As a kid, I remember starting at the clouds in the sky without a care in the world. During long road trips, I would stare upwards for hours creating stories for the ever-changing, ever-moving, lighter-than-air, fluffy, wispy, cotton-like cushions of the heavens. Great whales would collide with fluffy white pigs (pigs can fly!), long wispy swordfish-like creatures would jet through the sky, two giant heads would occasionally meet - sometimes kissing, other times merging together to form something new just waiting to be brought to life.

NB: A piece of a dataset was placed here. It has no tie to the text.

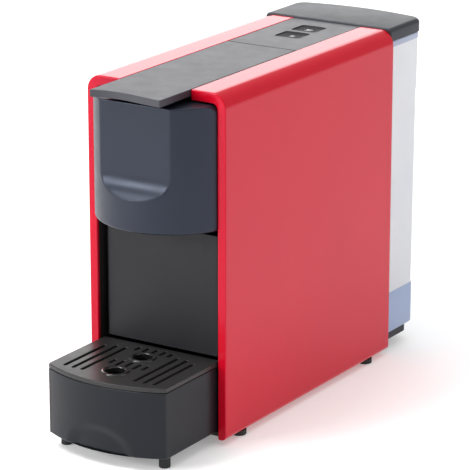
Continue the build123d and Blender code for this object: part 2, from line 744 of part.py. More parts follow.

There are days now when on my drive home I'll look up at the sky for a few moments (at a red light). As I watch the clouds, they seem so new and unfamiliar; clouds that I've known since I was a kid seem unfamiliar! I realized one day that this was due to the fact that with the increasing exposure to the media and constant innovations of technology, we're taken for granted the simple pleasures of life. Watching a tree dance in the wind, watching the rain fall in a constant yet irregular rhythm, watching the clouds create art on the canvas that is the sky; these seem to be becoming lost on us. Television, the internet, smart phones, and tablets seem far more entertaining than Nature (Nature as viewed by our eyes and not through a screen).

As an (almost) electrical/computer engineer soon to join the very industry that generates these innovations and inventions, I often wonder about the consequences. We live in a ridiculously fast-paced world where simple pleasures are considered a waste of time; it's simply not efficient. And while some of us may complain about how obessesed the world has become with efficiency, we all love the benefits of it. In other words, we may be cogs in a machine, but we're also the consumers of what the machine produces.

I just hope that with the constant advance of technology we don't forget about the simple pleasures of life. I hope we realize that there will always be more to life. And I personally hope that I never ever get myself into a state of mind where I find staring at clouds boring and a waste of time.